• **THE RECORDS**
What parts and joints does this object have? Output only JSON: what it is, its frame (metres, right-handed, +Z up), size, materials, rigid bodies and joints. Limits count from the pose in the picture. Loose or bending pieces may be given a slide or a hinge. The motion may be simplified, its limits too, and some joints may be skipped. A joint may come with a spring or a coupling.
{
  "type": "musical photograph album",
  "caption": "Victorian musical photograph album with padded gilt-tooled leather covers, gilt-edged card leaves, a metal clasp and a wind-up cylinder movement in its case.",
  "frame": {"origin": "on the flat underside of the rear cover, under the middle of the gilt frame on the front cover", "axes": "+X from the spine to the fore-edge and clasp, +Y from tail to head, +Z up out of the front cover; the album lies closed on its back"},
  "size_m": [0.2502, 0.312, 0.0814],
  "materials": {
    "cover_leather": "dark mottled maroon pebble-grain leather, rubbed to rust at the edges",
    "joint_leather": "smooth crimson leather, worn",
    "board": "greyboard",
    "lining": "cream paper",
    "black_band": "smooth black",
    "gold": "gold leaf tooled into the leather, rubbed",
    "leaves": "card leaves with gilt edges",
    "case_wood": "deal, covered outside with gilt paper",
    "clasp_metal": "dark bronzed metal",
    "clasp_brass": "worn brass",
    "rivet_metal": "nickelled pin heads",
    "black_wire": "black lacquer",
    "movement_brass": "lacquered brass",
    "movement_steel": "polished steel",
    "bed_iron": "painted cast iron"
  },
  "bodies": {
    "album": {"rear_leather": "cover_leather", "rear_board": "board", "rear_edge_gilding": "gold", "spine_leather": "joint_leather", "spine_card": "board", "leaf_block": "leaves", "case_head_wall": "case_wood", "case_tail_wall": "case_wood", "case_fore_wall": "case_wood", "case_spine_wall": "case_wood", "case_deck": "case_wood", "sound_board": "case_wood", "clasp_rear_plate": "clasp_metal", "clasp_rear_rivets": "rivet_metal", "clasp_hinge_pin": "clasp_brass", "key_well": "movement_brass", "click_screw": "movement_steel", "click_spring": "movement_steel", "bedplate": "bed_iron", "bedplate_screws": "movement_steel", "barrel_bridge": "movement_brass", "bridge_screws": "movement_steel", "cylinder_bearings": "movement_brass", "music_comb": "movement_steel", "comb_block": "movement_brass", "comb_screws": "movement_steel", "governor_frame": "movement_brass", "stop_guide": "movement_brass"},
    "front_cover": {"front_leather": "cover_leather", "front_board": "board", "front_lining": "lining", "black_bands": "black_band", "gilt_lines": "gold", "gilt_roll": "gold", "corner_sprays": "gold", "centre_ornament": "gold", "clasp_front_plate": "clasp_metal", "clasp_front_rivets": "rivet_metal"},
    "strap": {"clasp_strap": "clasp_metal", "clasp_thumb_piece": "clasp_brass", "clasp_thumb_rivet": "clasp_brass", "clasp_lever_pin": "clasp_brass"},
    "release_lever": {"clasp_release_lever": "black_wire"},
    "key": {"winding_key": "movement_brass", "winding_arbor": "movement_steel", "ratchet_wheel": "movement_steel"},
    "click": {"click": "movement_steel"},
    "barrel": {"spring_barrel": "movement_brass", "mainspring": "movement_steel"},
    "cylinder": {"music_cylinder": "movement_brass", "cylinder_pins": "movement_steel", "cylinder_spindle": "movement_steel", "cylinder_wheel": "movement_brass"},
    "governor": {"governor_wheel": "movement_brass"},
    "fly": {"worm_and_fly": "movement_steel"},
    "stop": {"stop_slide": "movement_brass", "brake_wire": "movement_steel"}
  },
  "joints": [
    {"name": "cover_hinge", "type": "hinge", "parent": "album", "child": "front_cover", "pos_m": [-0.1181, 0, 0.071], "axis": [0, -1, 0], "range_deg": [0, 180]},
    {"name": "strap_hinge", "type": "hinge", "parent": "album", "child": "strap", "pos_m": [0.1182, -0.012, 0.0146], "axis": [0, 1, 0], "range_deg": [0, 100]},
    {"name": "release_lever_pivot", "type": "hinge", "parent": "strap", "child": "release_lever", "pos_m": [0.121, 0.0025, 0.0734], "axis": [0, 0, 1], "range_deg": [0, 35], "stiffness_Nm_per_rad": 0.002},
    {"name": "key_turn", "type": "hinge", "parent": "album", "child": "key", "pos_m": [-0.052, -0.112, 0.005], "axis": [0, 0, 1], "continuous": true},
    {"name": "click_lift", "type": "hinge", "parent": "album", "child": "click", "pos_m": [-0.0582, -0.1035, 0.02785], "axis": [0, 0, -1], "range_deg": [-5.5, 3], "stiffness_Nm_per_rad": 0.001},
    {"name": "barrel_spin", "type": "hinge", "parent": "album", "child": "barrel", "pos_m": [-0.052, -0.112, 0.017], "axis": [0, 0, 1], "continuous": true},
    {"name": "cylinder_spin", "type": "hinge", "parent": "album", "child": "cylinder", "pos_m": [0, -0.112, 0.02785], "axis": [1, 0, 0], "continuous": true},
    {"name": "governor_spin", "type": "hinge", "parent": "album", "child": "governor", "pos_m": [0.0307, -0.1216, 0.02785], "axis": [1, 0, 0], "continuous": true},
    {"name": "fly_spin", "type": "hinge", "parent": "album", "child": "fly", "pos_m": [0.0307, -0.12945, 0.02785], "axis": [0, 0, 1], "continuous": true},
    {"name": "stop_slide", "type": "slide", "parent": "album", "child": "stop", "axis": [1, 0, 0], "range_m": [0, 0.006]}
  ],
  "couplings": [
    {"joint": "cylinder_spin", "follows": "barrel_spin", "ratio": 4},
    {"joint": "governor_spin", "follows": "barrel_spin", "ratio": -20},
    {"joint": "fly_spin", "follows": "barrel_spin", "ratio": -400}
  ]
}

==

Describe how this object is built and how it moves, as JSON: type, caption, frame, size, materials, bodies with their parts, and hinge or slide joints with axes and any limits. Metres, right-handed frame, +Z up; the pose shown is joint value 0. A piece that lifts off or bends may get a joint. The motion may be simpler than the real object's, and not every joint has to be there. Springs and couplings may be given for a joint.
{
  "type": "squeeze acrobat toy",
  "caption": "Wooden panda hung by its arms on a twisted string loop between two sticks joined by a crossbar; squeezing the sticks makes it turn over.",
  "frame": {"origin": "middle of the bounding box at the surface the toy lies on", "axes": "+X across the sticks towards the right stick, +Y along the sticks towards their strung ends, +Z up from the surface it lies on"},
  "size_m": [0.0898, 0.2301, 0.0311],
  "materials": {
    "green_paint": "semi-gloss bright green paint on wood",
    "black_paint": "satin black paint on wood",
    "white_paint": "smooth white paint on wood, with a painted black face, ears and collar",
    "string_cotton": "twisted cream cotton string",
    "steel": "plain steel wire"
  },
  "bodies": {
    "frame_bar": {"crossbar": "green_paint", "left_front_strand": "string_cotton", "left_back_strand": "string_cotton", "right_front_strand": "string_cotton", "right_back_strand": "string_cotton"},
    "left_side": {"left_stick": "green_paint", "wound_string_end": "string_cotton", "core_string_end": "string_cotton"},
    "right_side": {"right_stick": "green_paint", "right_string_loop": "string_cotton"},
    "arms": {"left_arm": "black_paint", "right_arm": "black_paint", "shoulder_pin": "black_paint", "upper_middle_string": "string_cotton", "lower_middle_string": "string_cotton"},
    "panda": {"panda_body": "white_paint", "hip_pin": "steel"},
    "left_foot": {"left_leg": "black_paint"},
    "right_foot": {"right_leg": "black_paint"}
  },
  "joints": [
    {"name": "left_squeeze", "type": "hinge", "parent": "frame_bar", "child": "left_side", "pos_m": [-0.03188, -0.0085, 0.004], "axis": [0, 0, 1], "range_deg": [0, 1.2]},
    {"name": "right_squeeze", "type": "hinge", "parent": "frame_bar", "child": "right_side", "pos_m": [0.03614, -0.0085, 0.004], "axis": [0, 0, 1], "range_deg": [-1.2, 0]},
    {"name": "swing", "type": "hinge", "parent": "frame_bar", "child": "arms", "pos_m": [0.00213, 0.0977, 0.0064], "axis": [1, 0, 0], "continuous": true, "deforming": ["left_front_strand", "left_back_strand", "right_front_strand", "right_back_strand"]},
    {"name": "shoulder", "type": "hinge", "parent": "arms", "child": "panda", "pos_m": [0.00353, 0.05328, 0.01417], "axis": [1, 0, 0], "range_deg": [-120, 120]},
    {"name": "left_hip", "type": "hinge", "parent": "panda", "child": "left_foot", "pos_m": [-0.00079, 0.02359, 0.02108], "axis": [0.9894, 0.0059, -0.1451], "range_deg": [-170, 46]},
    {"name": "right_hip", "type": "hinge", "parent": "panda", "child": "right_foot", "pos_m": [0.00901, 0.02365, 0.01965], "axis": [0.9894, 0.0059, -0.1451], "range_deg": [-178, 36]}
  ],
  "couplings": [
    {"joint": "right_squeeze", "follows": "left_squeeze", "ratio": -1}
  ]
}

==

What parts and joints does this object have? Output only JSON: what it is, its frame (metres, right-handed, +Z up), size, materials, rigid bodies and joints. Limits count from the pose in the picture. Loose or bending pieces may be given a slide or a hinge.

• **WHAT IS EXPECTED**
Count the lines in the entries that hold the word "caption", and give nothing but the total.

• **SOLUTION**
3